Details from Trump's interview with the paper became public as Trump was attending a black-tie dinner with May to welcome him to Britain with pomp and pageantry.

As for Johnson, Trump said: "I think he would be a great prime minister. I think he's got what it takes." He added, "I think he is a great representative for your country."

White House press secretary Sarah Huckabee Sanders issued a statement after the tabloid interview was published, saying Trump "likes and respects Prime Minister May very much.

"As he said in his interview with the Sun she 'is a very good person' and he 'never said anything bad about her.' He thought she was great on NATO today and is a really terrific person," Sanders wrote.

On Thursday night, hundreds of demonstrators chanted outside the US ambassador's residence where Trump was staying on the outskirts of London, providing a preview of the forceful protests expected on Friday.

Trump acknowledged he didn't feel welcome in the city, and blamed that in part on Mayor Sadiq Khan, who gave protesters permission to fly the 20-foot-tall balloon depicting Trump as an angry baby.

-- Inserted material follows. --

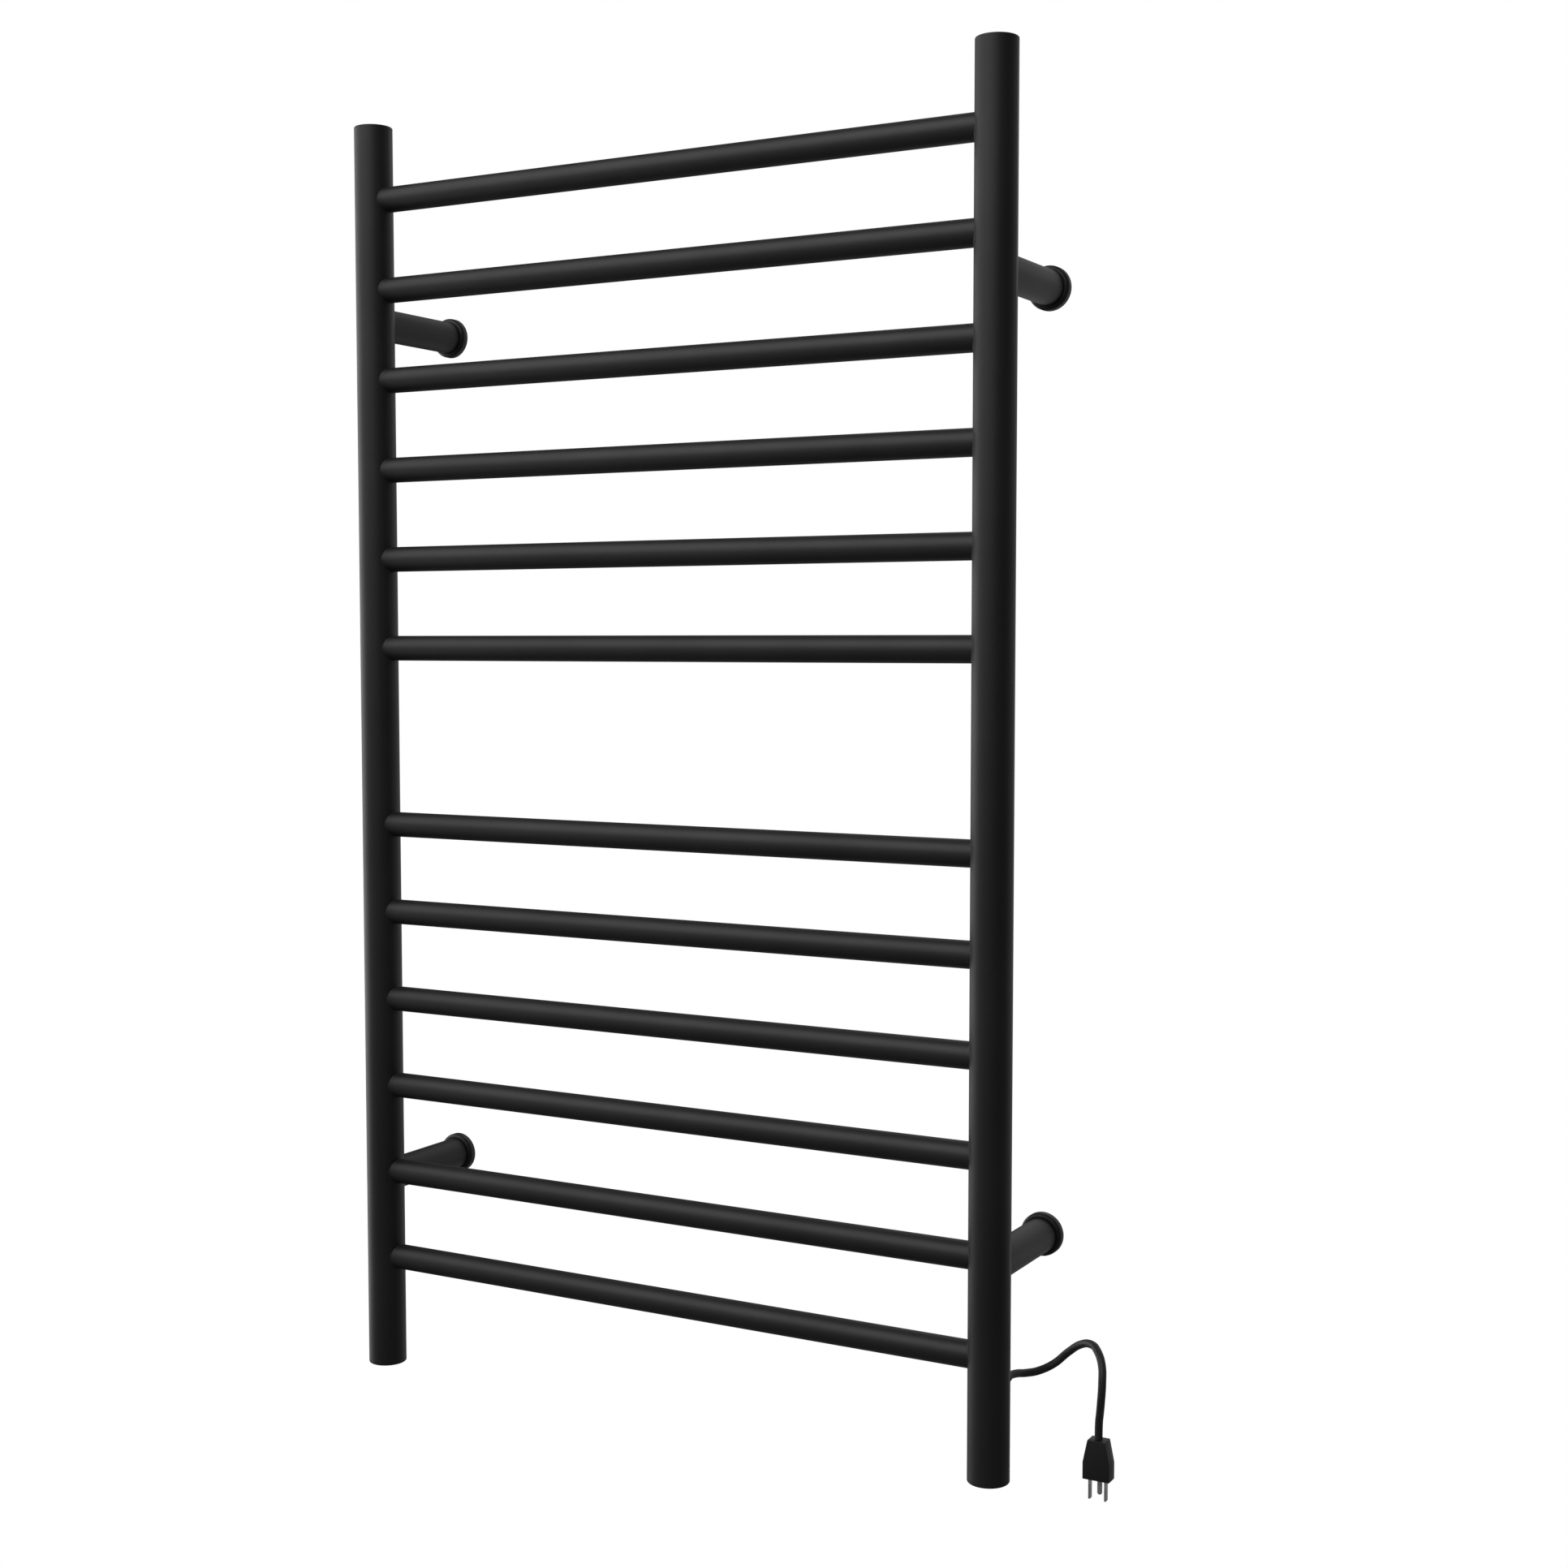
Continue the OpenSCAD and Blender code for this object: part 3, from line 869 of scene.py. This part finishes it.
@dataclass
class CordBoot:
    """The moulded strain relief: a collar inside the tube, a neck, and a ribbed taper outside."""

    collar_radius: float = 6 * MM
    neck_radius: float = 4.6 * MM
    base_radius: float = 6.5 * MM
    tip_radius: float = 3.75 * MM
    groove_radius: float = 3.55 * MM
    length: float = 20 * MM
    ribs: int = 4
    groove_share: float = 0.35
    groove_slope: float = 0.1 * MM
    tube_wall: float = 1.5 * MM
    sides: int = 64
    edge_round: float = 0.3 * MM

    def __post_init__(self) -> None:
        """Reads the upright's radius and the boot's place from the frame."""
        low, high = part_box("right_upright")
        self.tube_radius = (high.x - low.x) / 2
        self.axis = (low + high) / 2
        self.axis.z = centre_of("strain_relief").z
        self.back = high.y
        self.inner_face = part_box("strain_relief")[0].y

    def _stations(self) -> list[tuple[float, float, bool]]:
        """The boot's outline, from the end inside the tube to the tip.

        Returns:
            The radius, the place along Y and whether the ring sits on the round tube, of each ring.
        """
        inside = self.back - self.tube_wall
        pitch = self.length / (self.ribs + self.groove_share + 1)
        outline = [
            (self.collar_radius, self.inner_face, False),
            (self.collar_radius, inside, True),
            (self.neck_radius, inside, True),
            (self.neck_radius, self.back, True),
            (self.base_radius, self.back, True),
        ]
        for k in range(1, self.ribs + 1):
            start = self.back + k * pitch
            end = start + self.groove_share * pitch
            outline += [
                (self._taper(start), start, False),
                (self.groove_radius, start + self.groove_slope, False),
                (self.groove_radius, end - self.groove_slope, False),
                (self._taper(end), end, False),
            ]
        outline.append((self.tip_radius, self.back + self.length, False))
        return outline

    def _taper(self, y: float) -> float:
        """The outer radius at a place along the boot.

        Args:
            y: The place along Y.

        Returns:
            The radius.
        """
        share = (y - self.back) / self.length
        return self.base_radius + (self.tip_radius - self.base_radius) * share

    def build(self, paint: Paint) -> bpy.types.Object:
        """Models the boot by extruding a ring from station to station.

        Args:
            paint: Where its finish comes from.

        Returns:
            The boot.
        """
        outline = self._stations()
        Bench.clear_selection()
        bpy.ops.mesh.primitive_circle_add(
            vertices=self.sides,
            radius=outline[0][0],
            fill_type="NGON",
            location=(self.axis.x, outline[0][1], self.axis.z),
            rotation=(math.pi / 2, 0, 0),
        )
        boot = bpy.context.active_object
        bpy.ops.object.transform_apply(location=True, rotation=True, scale=True)
        with Bench.editing(boot):
            bpy.ops.mesh.select_all(action="SELECT")
            for (radius, y, _), (next_radius, next_y, _) in zip(outline, outline[1:]):
                step = {"value": (0, next_y - y, 0)}
                bpy.ops.mesh.extrude_region_move(TRANSFORM_OT_translate=step)
                growth = next_radius / radius
                middle = (self.axis.x, next_y, self.axis.z)
                bpy.ops.transform.resize(value=(growth, 1, growth), center_override=middle)
        self._saddle(boot, outline)
        Bench.round_edges(boot, self.edge_round, segments=3, angle=35)
        Bench.complete(boot, "cord_boot", smooth_angle=35)
        paint.coat(boot, Slot.BOOT_RUBBER)
        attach(boot, "root")
        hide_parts("strain_relief")
        return boot

    def _saddle(self, boot: bpy.types.Object, outline: Sequence[tuple[float, float, bool]]) -> None:
        """Bends the rings that touch the tube to its round back.

        Args:
            boot: The boot.
            outline: Its rings, each with the same number of vertices.
        """
        seated = [(radius, y) for radius, y, on_tube in outline if on_tube]
        for vertex in boot.data.vertices:
            x, z = vertex.co.x - self.axis.x, vertex.co.z - self.axis.z
            radius = math.hypot(x, z)
            for ring_radius, ring_y in seated:
                if abs(radius - ring_radius) < NEAR and abs(vertex.co.y - ring_y) < NEAR:
                    from_axis = ring_y - self.axis.y
                    vertex.co.y = self.axis.y + math.sqrt(from_axis**2 - x**2)
                    break


@dataclass
class JointFillet:
    """The smoothed braze that runs round a tube where it meets an upright."""

    width: float = 0.75 * MM
    bury: float = 0.5 * MM
    around: int = 72
    across: int = 8

    def build(
        self, name: str, joint: Vector, out: Vector, tube_radius: float, upright_radius: float
    ) -> bpy.types.Object:
        """Models one fillet on the curve where two round tubes cross at right angles.

        Args:
            name: The piece's name.
            joint: Where the tubes' axes cross.
            out: The direction in which the thinner tube leaves the upright.
            tube_radius: The thinner tube's radius.
            upright_radius: The upright's radius.

        Returns:
            The fillet.
        """
        Bench.clear_selection()
        bpy.ops.mesh.primitive_torus_add(
            major_segments=self.around,
            minor_segments=self.across,
            major_radius=tube_radius,
            minor_radius=self.width,
        )
        fillet = bpy.context.active_object
        side = out.cross(Vector((0, 0, 1)))
        for index, vertex in enumerate(fillet.data.vertices):
            turn = 2 * math.pi * (index // self.across) / self.around
            reach, radius = self._section(index % self.across, turn, tube_radius, upright_radius)
            ring = side * math.cos(turn) * radius + Vector((0, 0, 1)) * math.sin(turn) * radius
            vertex.co = joint + out * reach + ring
        return Bench.complete(fillet, name, smooth_angle=60)

    def _section(
        self, step: int, turn: float, tube_radius: float, upright_radius: float
    ) -> tuple[float, float]:
        """One point of the fillet's section: a hollow curve outside, and one corner in the metal.

        Args:
            step: The point's number, from 0.
            turn: The angle round the thinner tube.
            tube_radius: The thinner tube's radius.
            upright_radius: The upright's radius.

        Returns:
            The point's distance from the upright's axis along the thinner tube, and its distance
            from the thinner tube's axis.
        """

        def seat(radius: float) -> float:
            """How far out the upright's surface lies at a distance from the tube's axis.

            Args:
                radius: The distance from the thinner tube's axis.

            Returns:
                The distance from the upright's axis, along the thinner tube.
            """
            return math.sqrt(upright_radius**2 - (radius * math.cos(turn)) ** 2)

        if step == self.across - 1:
            radius = tube_radius - self.bury
            return seat(radius) - self.bury, radius
        share = step / (self.across - 2)
        corner = (seat(tube_radius), tube_radius)
        start = (corner[0] + self.width, tube_radius)
        end_radius = tube_radius + self.width
        end = (seat(end_radius), end_radius)
        weights = ((1 - share) ** 2, 2 * share * (1 - share), share**2)
        points = (start, corner, end)
        reach = sum(w * p[0] for w, p in zip(weights, points))
        radius = sum(w * p[1] for w, p in zip(weights, points))
        return reach, radius


@dataclass
class FrictionRing:
    """The rubber ring in a cover's bore, which closes its gap and holds it on its post."""

    gap: float = 0.3 * MM
    clearance: float = 0.01 * MM
    setback: float = 0.45 * MM
    around: int = 96
    across: int = 12

    def build(self, corner: str) -> bpy.types.Object:
        """Models the ring of one cover, just behind its front edge.

        Args:
            corner: The bracket's corner, such as upper_left.

        Returns:
            The ring.
        """
        cover, post = f"{corner}_cover", f"{corner}_post"
        place = centre_of(cover)
        place.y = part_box(cover)[0].y + self.setback
        thickness = self.gap / 2
        radius = size_of(post).x / 2 + self.clearance + thickness
        Bench.clear_selection()
        bpy.ops.mesh.primitive_torus_add(
            location=place,
            rotation=(math.pi / 2, 0, 0),
            major_segments=self.around,
            minor_segments=self.across,
            major_radius=radius,
            minor_radius=thickness,
        )
        return Bench.complete(bpy.context.active_object, f"{cover}_ring", smooth_angle=60)


@dataclass
class Rack:
    """The welded frame: fillets at every bar and post of both uprights."""

    bar_count: int = 12
    fillet: JointFillet = field(default_factory=JointFillet)

    def build(self, paint: Paint) -> list[bpy.types.Object]:
        """Models the fillets.

        Args:
            paint: Where their finish comes from.

        Returns:
            The fillets.
        """
        made = []
        for side, sign in zip(SIDES, (1, -1)):
            upright = centre_of(f"{side}_upright")
            radius = size_of(f"{side}_upright").x / 2
            for number in range(1, self.bar_count + 1):
                bar = f"bar_{number:02d}"
                joint = Vector((upright.x, upright.y, centre_of(bar).z))
                out, bar_radius = Vector((sign, 0, 0)), size_of(bar).z / 2
                name = f"{bar}_{side}_braze"
                made.append(self.fillet.build(name, joint, out, bar_radius, radius))
            for level in LEVELS:
                post = f"{level}_{side}_post"
                joint = Vector((upright.x, upright.y, centre_of(post).z))
                out, post_radius = Vector((0, 1, 0)), size_of(post).z / 2
                name = f"{post}_braze"
                made.append(self.fillet.build(name, joint, out, post_radius, radius))
        for piece in made:
            paint.coat(piece, Slot.POWDER_BLACK)
            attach(piece, "root")
        return made


# ------------------------------------------------------------------ studio


@dataclass(frozen=True)
class SoftBox:
    """A square soft light on a sphere round the rack, aimed at its middle."""

    name: str
    azimuth: float
    elevation: float
    watts: float
    size: float = 3.2
    distance: float = 3.5


@dataclass
class Studio:
    """The camera, a plain pale floor and soft light."""

    eye: Point = (0.91729, -1.56767, 0.0966)
    look_down: float = 3.7251
    turn: float = 28.8935
    lens: float = 50
    sensor: float = 36
    sight: float = 200
    room_strength: float = 0.1
    floor_drop: float = 0.42
    floor_size: float = 60
    boxes: tuple[SoftBox, ...] = (
        SoftBox("left_softbox", 270, 0, 58.3),
        SoftBox("front_high_softbox", 180, 40, 41.9),
        SoftBox("front_left_high_softbox", 225, 40, 40.0),
        SoftBox("front_left_fill", 225, 0, 5.6),
        SoftBox("back_high_softbox", 0, 40, 14.8),
        SoftBox("back_softbox", 0, 0, 13.0),
        SoftBox("back_right_softbox", 45, 0, 8.5),
        SoftBox("back_low_fill", 0, -45, 6.6),
    )

    def place_camera(self) -> None:
        """Puts the camera at the viewing angle."""
        data = bpy.data.cameras.new("camera")
        data.lens = self.lens
        data.sensor_width = self.sensor
        data.sensor_fit = "HORIZONTAL"
        data.clip_end = self.sight
        camera = bpy.data.objects.new("camera", data)
        camera.location = self.eye
        camera.rotation_euler = (math.radians(90 - self.look_down), 0, math.radians(self.turn))
        bpy.context.scene.collection.objects.link(camera)
        bpy.context.scene.camera = camera

    def build(self) -> None:
        """Lights the rack over a plain floor."""
        self._world()
        self._floor()
        for box in self.boxes:
            self._light(box)
        bpy.context.scene.view_settings.view_transform = "Standard"

    def _world(self) -> None:
        """A white surround for the camera and a dimmer one for the light on the rack."""
        world = bpy.data.worlds.new("studio")
        world.use_nodes = True
        bpy.context.scene.world = world
        graph = Graph(world.node_tree)
        sockets = {"Color": WHITE, "Strength": 1.0}
        seen = graph.node("ShaderNodeBackground", None, sockets)
        sockets = {"Color": WHITE, "Strength": self.room_strength}
        room = graph.node("ShaderNodeBackground", None, sockets)
        rays = graph.node("ShaderNodeLightPath").outputs["Is Camera Ray"]
        sockets = {0: rays, 1: room.outputs[0], 2: seen.outputs[0]}
        mixed = graph.node("ShaderNodeMixShader", None, sockets)
        graph.node("ShaderNodeOutputWorld", None, {"Surface": mixed.outputs[0]})

    def _floor(self) -> None:
        """A wide pale floor below the rack."""
        Bench.clear_selection()
        drop = CAD_BOX[0].z - self.floor_drop
        bpy.ops.mesh.primitive_plane_add(size=self.floor_size, location=(0, 0, drop))
        floor = bpy.context.active_object
        floor.name = "floor"
        material = bpy.data.materials.new("pale_floor")
        material.use_nodes = True
        graph = Graph(material.node_tree)
        glow = graph.node("ShaderNodeEmission", None, {"Color": WHITE, "Strength": 1.0})
        graph.node("ShaderNodeOutputMaterial", None, {"Surface": glow.outputs[0]})
        floor.data.materials.append(material)
        floor.visible_diffuse = False
        floor.visible_glossy = False
        floor.visible_shadow = False

    @staticmethod
    def _light(box: SoftBox) -> None:
        """Sets up one soft box.

        Args:
            box: Its place, size and power.
        """
        data = bpy.data.lights.new(box.name, "AREA")
        data.shape = "SQUARE"
        data.size = box.size
        data.energy = box.watts
        azimuth, elevation = math.radians(box.azimuth), math.radians(box.elevation)
        towards = Vector(
            (
                math.sin(azimuth) * math.cos(elevation),
                math.cos(azimuth) * math.cos(elevation),
                math.sin(elevation),
            )
        )
        light = bpy.data.objects.new(box.name, data)
        light.location = towards * box.distance
        light.rotation_euler = towards.to_track_quat("Z", "Y").to_euler()
        bpy.context.scene.collection.objects.link(light)


def main() -> None:
    """Builds the looks in order and reports each piece."""
    logging.basicConfig(level=logging.INFO, format="%(name)s: %(message)s")
    studio = Studio()
    studio.place_camera()
    paint = Paint()
    plug = Plug()
    plug.build(paint)
    cord = PowerCord().build(paint, plug)
    LOG.info("%s laid with %s and %s", cord.name, plug.body.name, plug.blades.name)
    boot = CordBoot().build(paint)
    LOG.info("%s built", boot.name)
    paint.coat_frame()
    for piece in Rack().build(paint):
        LOG.info("%s built", piece.name)
    for corner in (f"{level}_{side}" for level in LEVELS for side in SIDES):
        ring = FrictionRing().build(corner)
        paint.coat(ring, Slot.BOOT_RUBBER)
        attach(ring, f"{corner}_cover")
        LOG.info("%s built", ring.name)
    studio.build()


if __name__ == "__main__":
    main()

Trump also blamed recent terrorist attacks there on Khan, who is a Muslim. The president claimed Europe is "losing its culture" because of immigration from the Middle East and Africa.

"Allowing the immigration to take place in Europe is a sham," he said. "I think it changed the fabric of Europe and, unless you act very quickly, it's never going to be what it was and I don't mean that in a positive way."

In sharp contrast to the president's sharp words, Trump's first event in England was an oasis of warm greetings at an evening reception at Blenheim Palace, birthplace of Winston Churchill, the larger-than-life British leader cited by the president as a model of leadership.

That was just one of several helicopter rides on the agenda for Trump, whose staff opted to keep him largely out of central London and the swarms of demonstrators who are likely to provide some of the defining images of his first official trip to the UK.

Trump's Marine One departure from the ambassador's residence was met by jeers from demonstrators banging pots and pans, and another pack of protesters lined roads near the palace.

Some of their signs read "Dump Trump," ''Lock Him Up" and "There Will Be Hell Toupee." Police worked overtime, their days off cancelled.

Trump was greeted at the palace by May, whose government has been rocked by resignations from ongoing tumult over Brexit.